Coming to the second last, Red Rum was only two lengths clear. But Churchtown Boy seemed to sense that he was not jumping a fence, but an abyss. Destiny had already chosen his rival, and Churchtown Boy lost all momentum. He dragged his legs through the fence, and suddenly appeared to be running on fumes. Red Rum, meanwhile, galloped gaily clear – as O'Sullevan said, like a fresh horse. He won by 25 lengths, from just 10 other finishers.
It was a stunning achievement. Over five consecutive years, he had jumped 150 fences in the National without discernibly dislodging a single sprig of spruce. He had faced an aggregate of 180 rivals, only two of whom had ever preceded him to the winning post. In the process, he had renewed the Grand National as an institution of British life. At the time, remember, Aintree was menaced by property developers, and every year it was said that this National could be the last. But a moment like this was not so much precious as priceless.
In the grandstand, McCain had been pretty complacent. He knew that Churchtown Boy's stamina was suspect. Now there was pandemonium all around him. The big man began loping down the stairs, as best he could, with his friend, Brian Aughton, draped round his neck. (At the bottom of the steps, McCain's legs buckled and Aughton was "unseated".)

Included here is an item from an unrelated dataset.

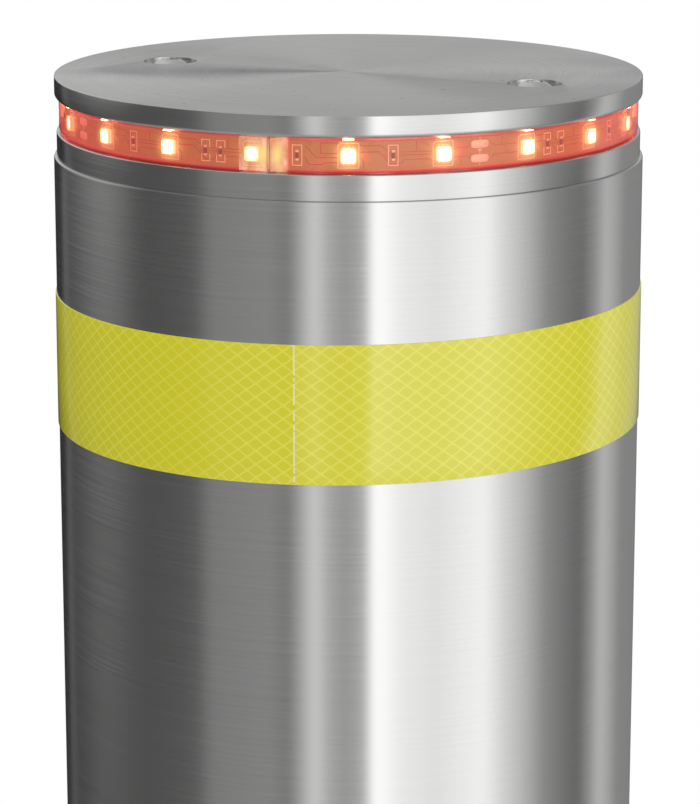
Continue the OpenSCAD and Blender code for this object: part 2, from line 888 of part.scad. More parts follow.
module guide_rails() {
    low = lower_stop_top + touch;
    color("lightslategray") intersection() {
        around(rail_count, rail_ri, rail_angle)
            translate([0, -rail_width / 2, low]) cube([rail_depth + 2, rail_width, rail_top - low]);
        rod(casing_ri - touch, low, rail_top - low);
    }
}

module upper_sensor_hole() {
    rotate([0, 0, rail_angle + sensor_angle]) translate([buffer_circle + 1, 0, 0])
        rod(sensor_r + 0.2, upper_buffer_z - eps, upper_buffer_height + stop_thick + 2 * eps);
}

module upper_stop_ring() {
    color("lightslategray") difference() {
        ring(stop_ri, casing_ri - touch, upper_stop_z, stop_thick);
        upper_sensor_hole();
    }
}

module upper_buffer() {
    color("black") difference() {
        ring(stop_ri + 0.5, casing_ri - 2, upper_buffer_z, upper_buffer_height - touch);
        upper_sensor_hole();
    }
}

module lower_stop_ring() {
    color("lightslategray") difference() {
        ring(lower_stop_ri, casing_ri - touch, lower_stop_top - stop_thick, stop_thick);
        around(rail_count, buffer_circle, rail_angle + buffer_angle)
            rod(4 + touch, lower_stop_top - stop_thick - eps, stop_thick + 2 * eps);
        rotate([0, 0, rail_angle + sensor_angle]) translate([buffer_circle, 0, 0])
            rod(sensor_r + 0.2, lower_stop_top - stop_thick - eps, stop_thick + 2 * eps);
    }
}

module lower_buffers() {
    color("black") around(rail_count, buffer_circle, rail_angle + buffer_angle) {
        rod(buffer_r, lower_stop_top + touch, buffer_height - run - touch);
        rod(4, lower_stop_top - stop_thick, stop_thick + 1);
    }
}

// A cylinder that lies along X at the height z, from the distance low to high on the side of direction
module stub_cylinder(r, z, direction, low, high) {
    translate([direction * low, 0, z]) rotate([0, direction * 90, 0]) cylinder(r = r, h = high - low);
}

module pipe_stub(od, z, direction) {
    difference() {
        union() {
            stub_cylinder(od / 2, z, direction, casing_r + touch, stub_reach);
            stub_cylinder(od / 2 - stub_step, z, direction, casing_ri - stub_inside, casing_r + eps);
        }
        stub_cylinder(od / 2 - stub_wall, z, direction, casing_ri - stub_inside - eps, stub_reach + eps);
    }
}

module drain_stub() {
    color("lightgray") pipe_stub(drain_od, drain_z, 1);
}

module conduit_stub() {
    color("lightgray") pipe_stub(conduit_od, conduit_z, -1);
}

module sensor(tip_z, up) {
    low = up > 0 ? tip_z - sensor_length : tip_z;
    rod(sensor_r, low, sensor_length);
}

module sensor_nut(z) {
    difference() {
        hexagon(sensor_nut_r, z, sensor_nut_thick);
        rod(sensor_r + touch, z - eps, sensor_nut_thick + 2 * eps);
    }
}

module limit_sensors() {
    color("gainsboro") rotate([0, 0, rail_angle + sensor_angle]) {
        translate([buffer_circle, 0, 0]) {
            sensor(flange_low - sensor_gap, 1);
            sensor_nut(lower_stop_top + touch);
            sensor_nut(lower_stop_top - stop_thick - sensor_nut_thick - touch);
        }
        translate([buffer_circle + 1, 0, 0]) {
            sensor(tube_low + flange_thick + sensor_gap, -1);
            sensor_nut(upper_stop_z + stop_thick + touch);
        }
    }
}

module junction_place() {
    rotate([0, 0, junction_angle])
        translate([junction_circle - junction_size.x / 2, -junction_size.y / 2, base_thick + touch])
            children();
}

module junction_box() {
    wall = 3;
    color("lightgray") junction_place() difference() {
        cube(junction_size);
        translate([wall, wall, wall])
            cube([junction_size.x - 2 * wall, junction_size.y - 2 * wall, junction_size.z]);
        for (y = [0.3, 0.7])
            translate([-eps, junction_size.y * y, junction_size.z / 2])
                rotate([0, 90, 0]) cylinder(r = 6.2, h = wall + 2 * eps);
    }
}

module junction_box_lid() {
    color("gainsboro") junction_place() translate([0, 0, junction_size.z + touch])
        cube([junction_size.x, junction_size.y, junction_lid]);
}

module junction_box_glands() {
    color("dimgray") junction_place() for (y = [0.3, 0.7])
        translate([0, junction_size.y * y, junction_size.z / 2]) rotate([0, 90, 0]) difference() {
            union() {
                rod(6, -4, 8);
                hexagon(8.5, -5 - touch, 5);
                translate([0, 0, -11]) cylinder(r1 = 5, r2 = 7, h = 6);
            }
            rod(3, -20, 40);
        }
}

cap_plate();
cap_screws();
cap_o_ring();
light_ring();
head_o_ring();
led_board();
led_packages();
led_sleeve();
sleeve_end_caps();
head_bridge();
led_cable_gland();
bollard_tube();
reflective_band();
lower_flange();
guide_shoes();
guide_shoe_screws();
push_tube();
drive_nut();
nut_screws();
lead_screw();
screw_tip_bush();
bearing_inner_rings();
bearing_balls();
screw_locknut();
coupling_upper_hub();
coupling_spider();
coupling_lower_hub();
gearbox_shaft();
base_plate();
casing_tube();
casing_flange();
flange_gussets();
anchor_bars();
cover_frame();
cover_screws();
wiper_seal();
guide_bush();
guide_housing();
guide_rails();
upper_stop_ring();
upper_buffer();
lower_stop_ring();
lower_buffers();
drain_stub();
conduit_stub();
motor();
gearbox();
gearbox_screws();
drive_plate();
drive_pillars();
pillar_nuts();
bearing_housing();
housing_screws();
bearing_outer_rings();
bearing_cover();
bearing_cover_screws();
limit_sensors();
junction_box();
junction_box_lid();
junction_box_glands();
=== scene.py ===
# %% [markdown]
# # A retractable bollard, built as a lesson in Blender
# The real object is a powered traffic post. A 219 mm stainless tube rises 600 mm out of a
# buried casing. Its lit head is a turned cap and collar with a strip of diodes between them.
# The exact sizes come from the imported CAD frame, so every piece made here is placed by
# measuring a CAD node, and it then rides on that node's body.

# %% Load the frame
import bpy
import json
import math
from math import cos, pi, radians, sin
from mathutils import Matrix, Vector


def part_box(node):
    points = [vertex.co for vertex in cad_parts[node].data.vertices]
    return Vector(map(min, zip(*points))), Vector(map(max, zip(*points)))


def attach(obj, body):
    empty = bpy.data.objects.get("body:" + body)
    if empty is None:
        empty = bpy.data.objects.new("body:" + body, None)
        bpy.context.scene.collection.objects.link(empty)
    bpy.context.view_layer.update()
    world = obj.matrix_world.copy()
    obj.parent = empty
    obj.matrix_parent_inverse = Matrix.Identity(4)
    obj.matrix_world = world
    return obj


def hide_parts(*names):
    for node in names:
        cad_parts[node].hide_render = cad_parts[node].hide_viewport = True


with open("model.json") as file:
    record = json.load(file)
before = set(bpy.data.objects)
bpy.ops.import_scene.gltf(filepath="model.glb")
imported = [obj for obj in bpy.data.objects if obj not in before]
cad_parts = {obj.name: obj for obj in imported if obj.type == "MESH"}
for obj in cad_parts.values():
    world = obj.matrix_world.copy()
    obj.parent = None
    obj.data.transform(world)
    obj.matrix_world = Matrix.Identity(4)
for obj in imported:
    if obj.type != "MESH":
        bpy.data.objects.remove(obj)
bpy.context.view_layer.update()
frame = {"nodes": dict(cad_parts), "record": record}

NODES = frame["nodes"]
MM = 0.001

# %% [markdown]
# ## The camera
# A product picture of a post is taken with a long lens a little above the cap, tilted down
# until the cap's face opens to a thin ellipse. Working from the cap's height keeps the
# camera right if the post ever gets taller.

# %% Camera
cap_low, cap_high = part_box("cap_plate")
CAP_TOP = cap_high.z
LENS = 150.3
SIDE_SHIFT = 0.002
AWAY = 1.240
ABOVE_CAP = 0.173
LOOK_DOWN = 0.2368
camera_data = bpy.data.cameras.new("camera")
camera_data.sensor_width = 36
camera_data.lens = LENS
camera_data.shift_x = SIDE_SHIFT
camera_data.clip_start = 0.05
camera = bpy.data.objects.new("camera", camera_data)
camera.location = (0, -AWAY, CAP_TOP + ABOVE_CAP)
camera.rotation_euler = (pi / 2 - LOOK_DOWN, 0, 0)
bpy.context.scene.collection.objects.link(camera)
bpy.context.scene.camera = camera
bpy.context.scene.view_settings.view_transform = "Standard"
print("camera", tuple(round(v, 3) for v in camera.location))

# %% [markdown]
# ## Small helpers for working in edit mode
# Every operator acts on what is selected, and loading a frame leaves its nodes selected.
# So each step starts by deselecting, and faces or edges are picked by their place or by
# the way they face. A modifier is added, set and applied in one step, because the next
# edit works on the mesh that it leaves.

# %% Selection helpers
def deselect():
    if bpy.context.object and bpy.context.object.mode == "EDIT":
        bpy.ops.object.mode_set(mode="OBJECT")
    for thing in list(bpy.context.selected_objects):
        thing.select_set(False)


def work_on(piece):
    """Make one piece the only thing that the next operator acts on."""
    deselect()
    bpy.context.view_layer.objects.active = piece
    piece.select_set(True)


def edit(piece, mode="VERT"):
    """Go into edit mode on one piece with nothing selected."""
    work_on(piece)
    bpy.ops.object.mode_set(mode="EDIT")
    bpy.ops.mesh.select_mode(type=mode)
    bpy.ops.mesh.select_all(action="DESELECT")


def everything():
    bpy.ops.mesh.select_all(action="SELECT")


def leave():
    bpy.ops.object.mode_set(mode="OBJECT")


def pick(piece, test, kind="vertices"):
    """Select the vertices, edges or faces whose centre passes a test."""
    leave()
    mesh = piece.data
    for item in getattr(mesh, kind):
        if kind == "vertices":
            place = item.co
        elif kind == "edges":
            place = (mesh.vertices[item.vertices[0]].co + mesh.vertices[item.vertices[1]].co) / 2
        else:
            place = item.center
        item.select = bool(test(place, item))
    bpy.ops.object.mode_set(mode="EDIT")


def newest(name):
    """The piece that an operator has just made, now with a name."""
    piece = bpy.context.object
    piece.name = piece.data.name = name
    return piece


def modify(piece, kind, **settings):
    """Put one modifier with these settings on a piece, and apply it."""
    modifier = piece.modifiers.new(kind, kind)
    for setting, value in settings.items():
        setattr(modifier, setting, value)
    work_on(piece)
    bpy.ops.object.modifier_apply(modifier=modifier.name)


def settle(piece, smooth=35):
    """Put the piece's place into its mesh, and shade it smooth up to an angle."""
    work_on(piece)
    bpy.ops.object.transform_apply(location=True, rotation=True, scale=True)
    if smooth:
        bpy.ops.object.shade_smooth_by_angle(angle=radians(smooth))
    return piece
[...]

McCain caught up with Red Rum on his way to the famous old unsaddling enclosure, nowadays desecrated as a champagne bar. Stack had tears in his eyes. Whatever life had or would throw at him – and in 1999 he was nearly killed by a form of meningitis which left him pretty well deaf – he knew he had achieved a worthwhile pinnacle.
Frank Bough asked Stack to express the moment for the BBC viewers. "Anything I say won't do him justice," the Irishman shrugged. "I'm just glad to have been part of him." McCain was straight to the point. "Never in doubt, the way I saw it," he grinned.
McCain is an outspoken man, with a heedless relish for being misunderstood. (There was irony in the fact that the 1977 race was also the first to feature a woman rider, Charlotte Brew, who skipped over Becher's twice before falling four from home. McCain's views on such matters are indicated by such statements as: "There are women I respect. I can't think of any, apart from the Queen, but there must be.") But the chances are that Red Rum flourished only because his own singular gifts dovetailed freakishly with those of his oddball trainer. They stumbled into a unique, capricious harmony.
McCain is certain that the horse could never have achieved as much elsewhere. In his boyhood, he had seen how the old horses pulling shrimpers' carts in the bay renewed their crippled limbs in the salt water. "In a normal, run-of-the-mill training centre, Red Rum would never have lasted," he said. "I needed him, but he needed Ginger McCain, and he needed Southport."
And that is why the Bold Hotel was teeming that night. The party broke up after 3am, and McCain walked home alone along Lord Street, lost in thought. In his autobiography, he remembered: "I passed a milkman or two, and they offered a word or two of congratulations, but otherwise I walked only with my memories for company. It was a beautiful end to an unforgettable day."